With this arrangement, however, when stresses are developed due to curing shrinkage or thermal expansion variations of the adhesive, strain stresses are applied to the PD array since there is a moment fulcrum on the PD array itself. The stresses applied to the PD array are unfavorable because they tend to adversely affect the characteristics thereof, e.g., producing increases in dark current.

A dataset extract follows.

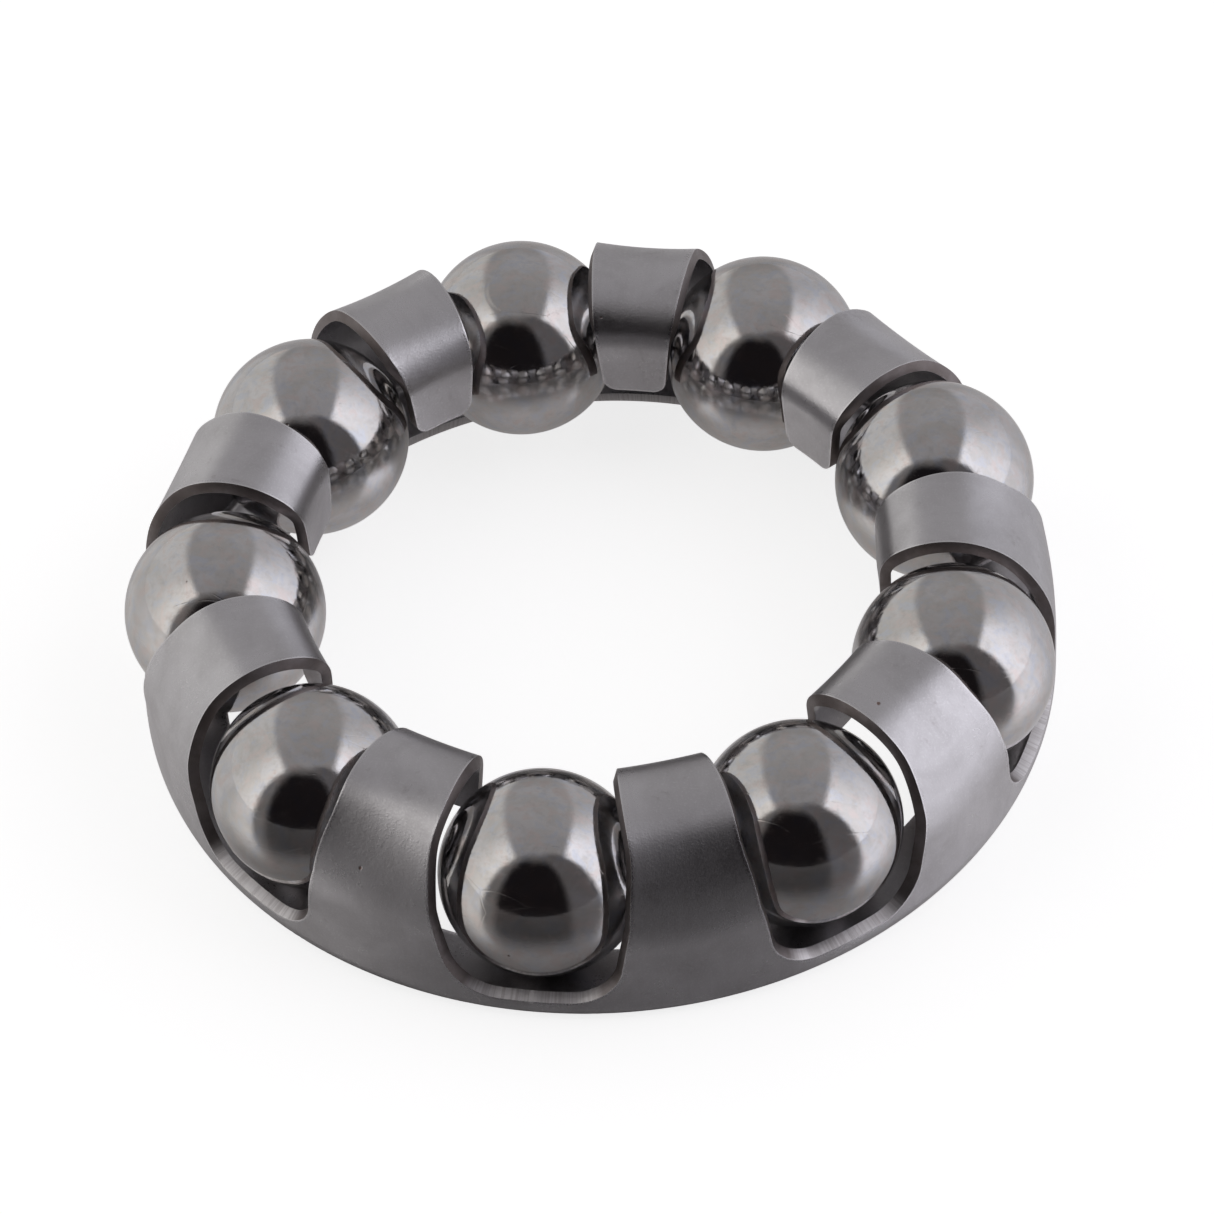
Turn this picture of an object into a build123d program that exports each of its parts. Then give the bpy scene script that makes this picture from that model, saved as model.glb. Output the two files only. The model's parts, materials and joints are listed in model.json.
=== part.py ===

The PD array is mounted on the auxiliary mount, and interconnections therefor are likewise formed on the auxiliary mount. If the auxiliary mount suffers warpage or the like, then the assembly suffers various problems such as unreliable conduction or generation of dark current, etc. In view of these shortcomings, the auxiliary mount is required to have a thickness of 0.5 mm or greater. According to the conventional arrangement, therefore, the distance between the optical fiber array and the PD array cannot be reduced to less than 0.5 mm, increasing the possibility of loss of reflected light and crosstalk. Moreover, the auxiliary mount poses limitations on efforts to make the monitor smaller in size and increase monitor performance.
The present invention has been made in view of the above drawbacks. It is an object of the present invention to provide an optical device which makes it possible to position the detecting surface of a photodetector device closely to the surface of an optical transmitting means (e.g., the surface of the cladding of an optical fiber), thus effectively reducing size, increasing detection sensitivity and reducing crosstalk, together with a method of manufacturing such an optical device.